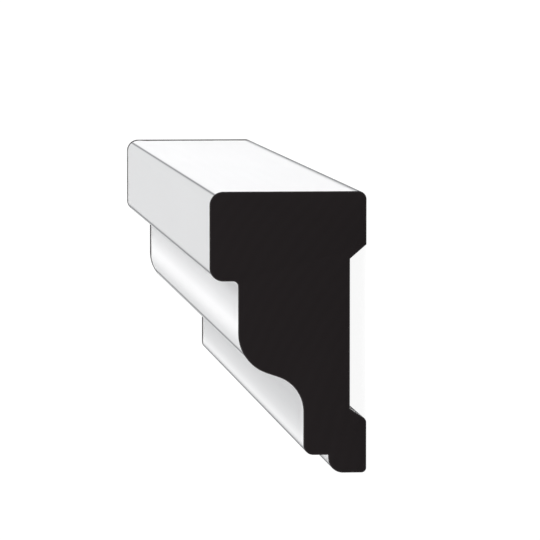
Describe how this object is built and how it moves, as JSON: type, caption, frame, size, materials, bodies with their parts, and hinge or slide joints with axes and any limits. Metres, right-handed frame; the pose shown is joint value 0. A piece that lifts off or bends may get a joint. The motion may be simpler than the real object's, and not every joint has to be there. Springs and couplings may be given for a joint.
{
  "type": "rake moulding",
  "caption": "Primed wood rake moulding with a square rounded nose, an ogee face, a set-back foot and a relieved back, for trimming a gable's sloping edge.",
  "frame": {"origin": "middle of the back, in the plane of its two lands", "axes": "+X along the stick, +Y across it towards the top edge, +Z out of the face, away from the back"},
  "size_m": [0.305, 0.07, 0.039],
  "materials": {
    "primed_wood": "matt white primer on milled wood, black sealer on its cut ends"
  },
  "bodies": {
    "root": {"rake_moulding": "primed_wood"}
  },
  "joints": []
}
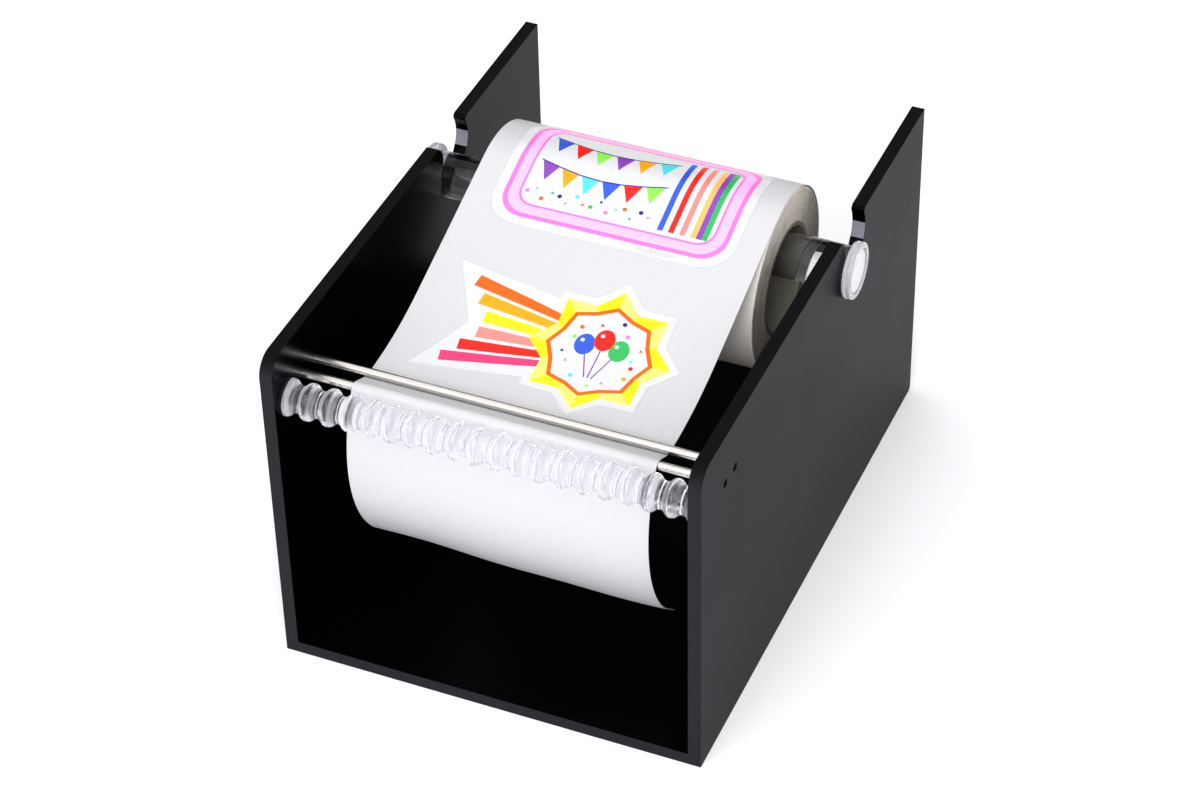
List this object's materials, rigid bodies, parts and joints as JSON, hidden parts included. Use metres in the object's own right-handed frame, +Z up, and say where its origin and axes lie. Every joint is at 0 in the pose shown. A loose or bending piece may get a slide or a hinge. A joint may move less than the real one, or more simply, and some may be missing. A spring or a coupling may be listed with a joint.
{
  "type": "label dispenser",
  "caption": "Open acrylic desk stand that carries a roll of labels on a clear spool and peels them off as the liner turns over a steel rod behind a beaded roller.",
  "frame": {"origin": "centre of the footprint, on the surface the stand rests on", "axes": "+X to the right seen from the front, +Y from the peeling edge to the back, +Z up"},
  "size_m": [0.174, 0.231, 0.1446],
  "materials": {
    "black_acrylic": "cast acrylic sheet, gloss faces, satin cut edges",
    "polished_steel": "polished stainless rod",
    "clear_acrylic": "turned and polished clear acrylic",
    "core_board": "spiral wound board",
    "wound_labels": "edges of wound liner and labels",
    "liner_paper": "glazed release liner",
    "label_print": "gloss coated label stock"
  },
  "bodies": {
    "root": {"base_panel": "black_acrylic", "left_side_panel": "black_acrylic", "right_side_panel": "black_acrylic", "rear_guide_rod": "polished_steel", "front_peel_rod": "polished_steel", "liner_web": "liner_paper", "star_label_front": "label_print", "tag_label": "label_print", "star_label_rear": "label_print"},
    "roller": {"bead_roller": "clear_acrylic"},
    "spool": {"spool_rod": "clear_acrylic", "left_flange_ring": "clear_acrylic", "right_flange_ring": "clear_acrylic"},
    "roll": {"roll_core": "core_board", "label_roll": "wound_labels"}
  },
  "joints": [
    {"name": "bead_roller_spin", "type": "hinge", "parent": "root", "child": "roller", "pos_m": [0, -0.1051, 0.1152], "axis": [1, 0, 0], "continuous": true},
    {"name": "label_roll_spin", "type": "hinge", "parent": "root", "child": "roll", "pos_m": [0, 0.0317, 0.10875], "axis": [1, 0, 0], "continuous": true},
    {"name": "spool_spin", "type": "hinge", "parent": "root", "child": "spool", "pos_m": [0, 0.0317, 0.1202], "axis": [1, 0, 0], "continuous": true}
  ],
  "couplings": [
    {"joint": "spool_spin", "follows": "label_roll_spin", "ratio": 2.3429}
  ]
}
- - - - - - -
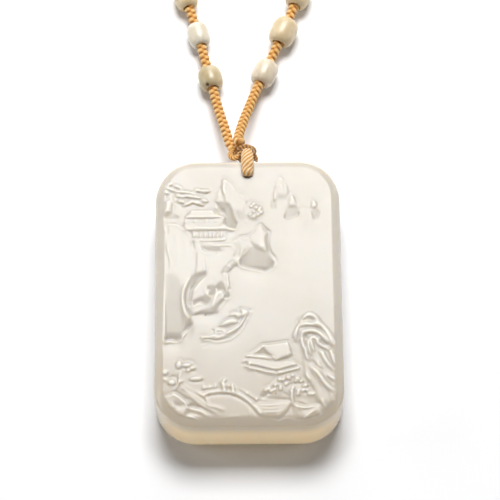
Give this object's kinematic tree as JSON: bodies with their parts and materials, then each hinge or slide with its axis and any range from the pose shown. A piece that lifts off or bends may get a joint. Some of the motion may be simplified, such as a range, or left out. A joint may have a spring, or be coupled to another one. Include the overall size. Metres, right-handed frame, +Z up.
- - - - - - -
- _WHAT IS ASKED_: Across the preceding material, how many lines contain the word "bends"? State the number alone.

- _EXERCISE ANSWER_: 2